Yes, I am cruel. But only because these big things often driven by empowered mothers on more then one occasion have casually overtaken other smaller cars (including mine) without signallying, naturally assuming they would give way so as not to be crushed. So any advocator of SUVs iz evil in my books

This site provides so much great news value based on facts that I wish the posters would take more care to use a few.

GM dominates the U.S. market for the very smallest, highest mileage cars (Ward's lower small)with 48% share. And, gasp!, GM still sells more small cars in the U.S. than anyone, including Toyota.

Isn't it Toyota that is increasing its sales of the largest SUVs the fastest? Hasn't Bluewater nailed them on that and the muscle hybrids?

The problem is the overall make-up of vehicles demanded by the buying public, not which firm is successful in any particular market segment. Quit with the hatin' folks, and lets concentrate on solutions.

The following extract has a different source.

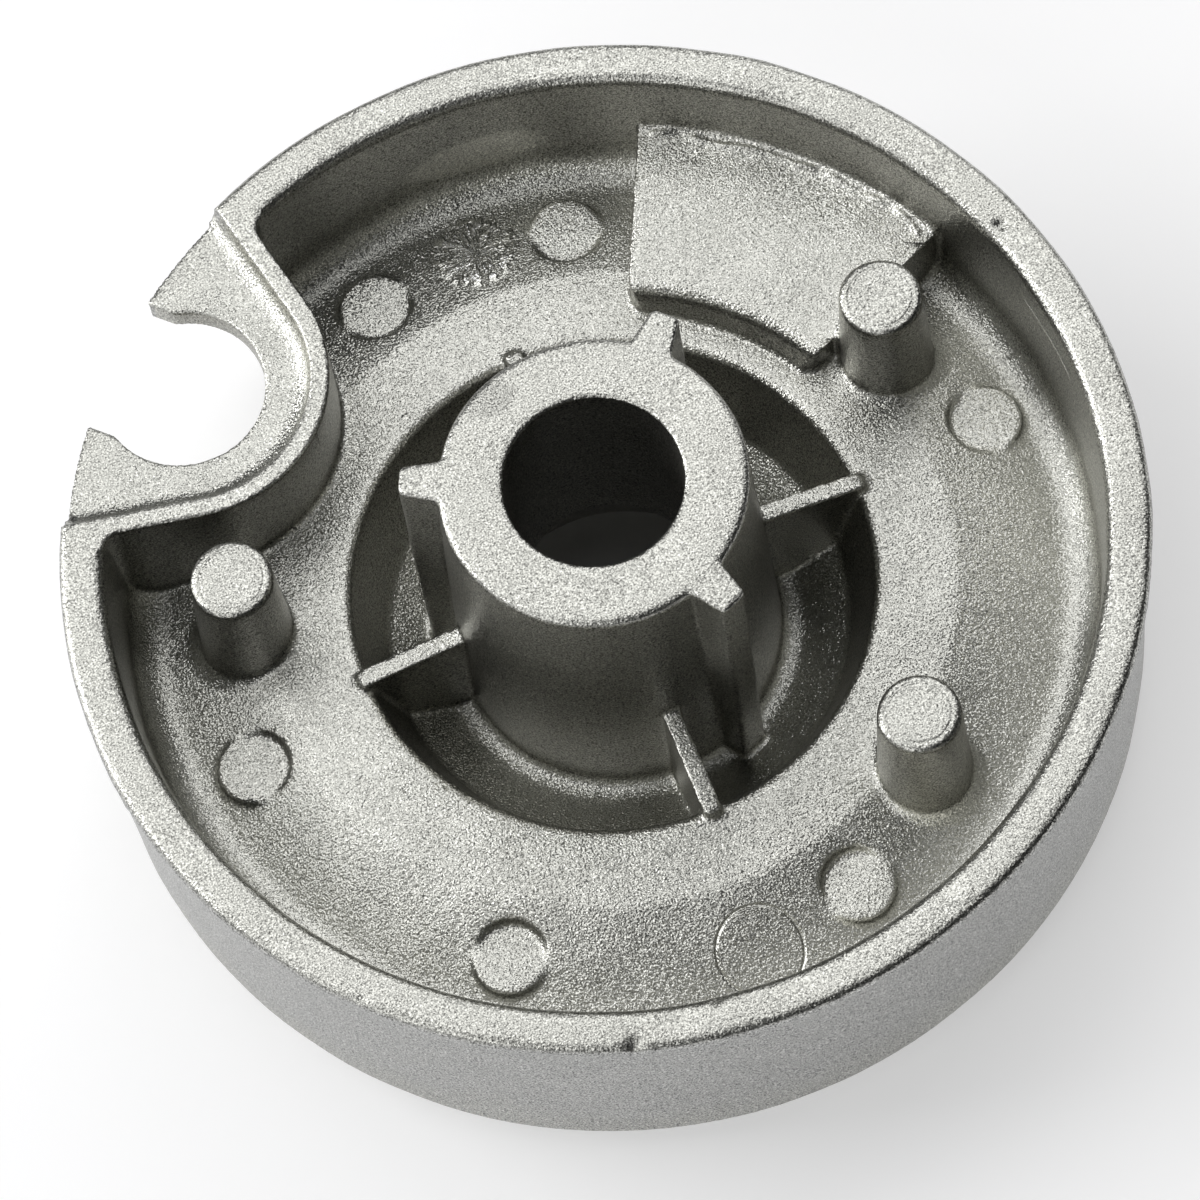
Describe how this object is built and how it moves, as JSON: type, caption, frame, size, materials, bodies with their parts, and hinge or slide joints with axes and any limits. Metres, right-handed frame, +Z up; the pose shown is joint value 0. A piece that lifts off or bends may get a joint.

With GM & Ford closing xx unused plants and Toyota & Honda building xx new plants in North America wouldn't it be more economical to sell those plants to Toyota & Honda.

Alternatively, Toyota & Honda could buy GM & Ford and convert their plants, when and where required, for maximum economy. Imagine the savings in spare parts, garages, plants, gas, training, etc. and the reduction in pollution with hybrids from the new owners.

To Harvey D,
Also, retrain retrenched GM factory workers to work in Toyota or Honda plants. Much for muchness I say. The transition would be smooth because at the end of the day a door is a door and a window is a window.
But the question is would the big two hire GM workers under the same auto union obligations as GM? I think not.

Adrian: Retraining and rehiring ex-GM and ex-Ford employees would be a challenging task and the existing contract would certainly have to go to the recycle bin.

My idea was to selectively recycle the newest GM & Ford plants instead of demolition and reduce the excessive variety of spare parts around the country and get rid of the existing employees none productive contracts.